Anmerkung: Der Kulturredakteur von "luebeck-kunterbunt" hat sich von einem aus Gesinnungsverdachtsgründen frühpensionierten Pädagogen aus einem alten idyllischen Fischernest und vom Herausgeber derselben einige Exemplare jener Zeitung aushändigen lassen. Die gründliche und kritische Durchsicht unter juristischen Aspekten hat nichts Verbotenes und schon gar nichts Verfassungsfeindliches an den Tag gebracht. Was die publizistische Qualität der Beiträge im 'Schlesier' anbetrifft, muß man - unabhängig von Meinungsverschiedenheiten im Einzelfall - den Hut ziehen.
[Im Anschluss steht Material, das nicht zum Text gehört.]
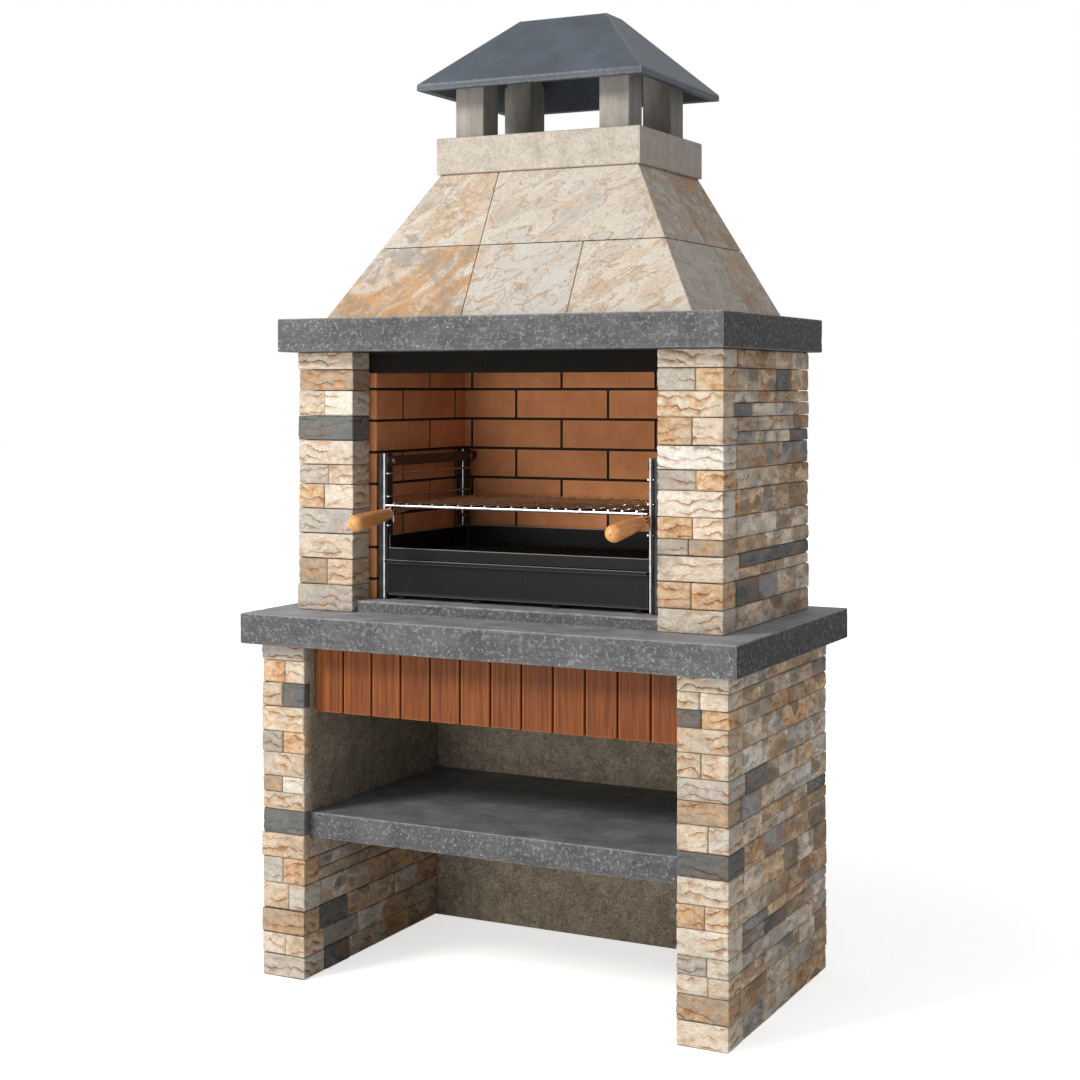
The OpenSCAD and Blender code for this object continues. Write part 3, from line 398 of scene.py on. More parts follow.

Dort werden nämlich auch "heiße Eisen" angefaßt, bei denen sich der bundesrepublikanische Standardjournalist zuerst in die Hose machen und dann zwei Wochen krank schreiben lassen würde. Das, was  'Der Schlesier' macht, entspricht aber exakt dem, was das Bundesverfassungsgericht schon vor Jahrzehnten mehrfach über die Qualität der Meinungsfreiheit im Gefüge des Grundgesetzes geurteilt hat: Sie ist für ein demokratisches Gemeinwesen schlechthin konstituierend. Unter diesem Blickwinkel fällt die Beurteilung der Frage, wer unter den genannten Beteiligten verfassungsfeindlich ist und wer nicht, notwendig ganz anders aus, als es die pauschalen und unsubstantiierten Verdächtigungen des Verfassungsschutzes glauben machen wollen.